Commenting on the recent trend in FII activity, VK Vijayakumar, Chief Investment Strategist at Geojit Investments, attributed the ongoing outflows to relatively high valuations in Indian equities compared to other Asian markets such as China, Hong Kong, and South Korea. He noted that this valuation gap has prompted foreign investors to shift their focus toward these more attractively priced markets — a strategy that has paid off so far in 2025, as those regions have significantly outperformed India year-to-date.

However, Vijayakumar believes the tide could be turning. He pointed out that India’s economy has shown strong signs of recovery, particularly with a robust GDP growth print in Q1. In addition, recent policy measures — including budget-driven tax cuts, accommodative rate cuts by the Monetary Policy Committee (MPC), and GST rationalisation — could help sustain the country’s growth momentum. While earnings growth is expected to be moderate at 8–10% in FY26, he anticipates a sharper acceleration to over 15% in FY27.

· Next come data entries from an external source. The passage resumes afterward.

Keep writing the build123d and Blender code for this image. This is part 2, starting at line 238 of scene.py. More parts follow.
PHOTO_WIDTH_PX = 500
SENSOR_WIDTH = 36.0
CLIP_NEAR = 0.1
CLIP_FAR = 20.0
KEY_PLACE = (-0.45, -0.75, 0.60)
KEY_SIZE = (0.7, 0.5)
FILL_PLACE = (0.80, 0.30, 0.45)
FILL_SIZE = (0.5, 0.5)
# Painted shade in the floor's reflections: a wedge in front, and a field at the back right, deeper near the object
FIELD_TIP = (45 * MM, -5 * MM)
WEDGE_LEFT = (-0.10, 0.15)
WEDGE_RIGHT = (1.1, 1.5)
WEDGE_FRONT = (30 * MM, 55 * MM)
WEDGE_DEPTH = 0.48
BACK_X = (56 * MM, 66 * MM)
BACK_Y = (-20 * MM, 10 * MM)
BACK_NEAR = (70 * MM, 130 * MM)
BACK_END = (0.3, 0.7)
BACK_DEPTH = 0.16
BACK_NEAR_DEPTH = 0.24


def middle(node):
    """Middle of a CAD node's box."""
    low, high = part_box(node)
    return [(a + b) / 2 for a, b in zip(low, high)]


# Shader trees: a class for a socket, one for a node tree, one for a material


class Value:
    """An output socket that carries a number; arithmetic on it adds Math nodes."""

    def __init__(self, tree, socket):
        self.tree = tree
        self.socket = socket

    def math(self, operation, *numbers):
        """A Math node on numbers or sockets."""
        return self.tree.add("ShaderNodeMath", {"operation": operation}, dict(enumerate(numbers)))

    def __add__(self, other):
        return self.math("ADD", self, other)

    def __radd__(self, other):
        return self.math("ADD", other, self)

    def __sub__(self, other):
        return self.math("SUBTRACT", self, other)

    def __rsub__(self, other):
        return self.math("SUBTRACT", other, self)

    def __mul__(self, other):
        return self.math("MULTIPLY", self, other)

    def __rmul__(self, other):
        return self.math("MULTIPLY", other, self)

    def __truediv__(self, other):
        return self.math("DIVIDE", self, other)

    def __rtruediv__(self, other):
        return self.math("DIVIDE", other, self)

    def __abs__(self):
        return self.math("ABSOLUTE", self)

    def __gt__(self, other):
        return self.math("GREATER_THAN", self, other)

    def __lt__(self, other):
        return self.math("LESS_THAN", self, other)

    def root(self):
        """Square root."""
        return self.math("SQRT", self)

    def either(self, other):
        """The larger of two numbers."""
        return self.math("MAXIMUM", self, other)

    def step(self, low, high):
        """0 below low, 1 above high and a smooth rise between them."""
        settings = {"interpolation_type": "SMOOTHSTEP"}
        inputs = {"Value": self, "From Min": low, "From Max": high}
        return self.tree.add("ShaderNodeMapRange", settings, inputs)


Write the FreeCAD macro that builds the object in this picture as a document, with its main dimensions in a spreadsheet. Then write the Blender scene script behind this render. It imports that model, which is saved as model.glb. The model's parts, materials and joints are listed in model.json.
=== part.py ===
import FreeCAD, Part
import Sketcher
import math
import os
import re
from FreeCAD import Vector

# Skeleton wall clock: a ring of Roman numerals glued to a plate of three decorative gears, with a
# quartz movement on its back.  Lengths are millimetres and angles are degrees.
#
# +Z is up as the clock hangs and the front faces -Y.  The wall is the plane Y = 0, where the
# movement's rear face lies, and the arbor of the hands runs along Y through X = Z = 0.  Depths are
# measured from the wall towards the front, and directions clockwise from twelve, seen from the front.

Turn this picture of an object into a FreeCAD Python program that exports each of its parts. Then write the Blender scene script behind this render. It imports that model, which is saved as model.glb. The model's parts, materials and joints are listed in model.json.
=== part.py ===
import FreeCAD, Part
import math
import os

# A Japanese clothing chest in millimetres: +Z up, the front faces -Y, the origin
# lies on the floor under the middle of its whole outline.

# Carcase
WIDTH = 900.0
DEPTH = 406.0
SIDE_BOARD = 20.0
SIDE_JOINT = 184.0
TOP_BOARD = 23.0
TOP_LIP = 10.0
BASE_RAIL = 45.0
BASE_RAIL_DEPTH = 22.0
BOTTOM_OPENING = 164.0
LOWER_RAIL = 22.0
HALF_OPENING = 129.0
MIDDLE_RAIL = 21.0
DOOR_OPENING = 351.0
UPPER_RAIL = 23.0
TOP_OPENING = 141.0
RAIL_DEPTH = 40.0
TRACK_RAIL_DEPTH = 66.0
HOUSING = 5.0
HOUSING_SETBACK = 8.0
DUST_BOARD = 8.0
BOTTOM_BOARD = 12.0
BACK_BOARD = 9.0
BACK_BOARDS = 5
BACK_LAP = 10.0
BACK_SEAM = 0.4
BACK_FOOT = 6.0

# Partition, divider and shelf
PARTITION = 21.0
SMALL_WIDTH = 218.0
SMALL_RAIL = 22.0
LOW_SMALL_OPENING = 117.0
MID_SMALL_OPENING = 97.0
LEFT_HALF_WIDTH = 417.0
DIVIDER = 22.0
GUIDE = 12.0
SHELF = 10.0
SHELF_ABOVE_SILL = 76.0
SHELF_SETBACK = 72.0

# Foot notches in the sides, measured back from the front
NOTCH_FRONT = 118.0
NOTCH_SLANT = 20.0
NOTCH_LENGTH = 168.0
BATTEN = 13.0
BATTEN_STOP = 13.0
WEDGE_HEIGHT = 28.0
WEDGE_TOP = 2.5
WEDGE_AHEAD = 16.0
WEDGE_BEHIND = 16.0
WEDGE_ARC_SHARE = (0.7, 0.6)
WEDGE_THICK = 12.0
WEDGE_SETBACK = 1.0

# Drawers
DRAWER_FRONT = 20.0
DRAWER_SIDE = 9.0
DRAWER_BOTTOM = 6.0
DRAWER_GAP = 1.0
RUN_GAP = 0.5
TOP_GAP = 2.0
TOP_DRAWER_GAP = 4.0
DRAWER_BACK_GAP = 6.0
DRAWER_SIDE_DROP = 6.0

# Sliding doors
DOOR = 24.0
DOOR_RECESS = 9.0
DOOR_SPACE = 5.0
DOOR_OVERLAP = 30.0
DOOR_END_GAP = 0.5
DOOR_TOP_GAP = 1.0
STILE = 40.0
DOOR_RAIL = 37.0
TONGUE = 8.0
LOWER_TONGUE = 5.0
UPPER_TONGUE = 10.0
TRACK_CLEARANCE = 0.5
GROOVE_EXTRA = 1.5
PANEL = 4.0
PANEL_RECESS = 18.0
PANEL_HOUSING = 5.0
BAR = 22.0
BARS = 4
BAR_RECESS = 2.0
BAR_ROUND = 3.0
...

According to him, the market is likely to start factoring in these positives well in advance, potentially setting the stage for a rally that could push the Nifty to fresh record highs within the year. In such a scenario, he expects FIIs to return as net buyers in Indian equities.

(Disclaimer: Recommendations, suggestions, views and opinions given by the experts are their own. These do not represent the views of The Economic Times)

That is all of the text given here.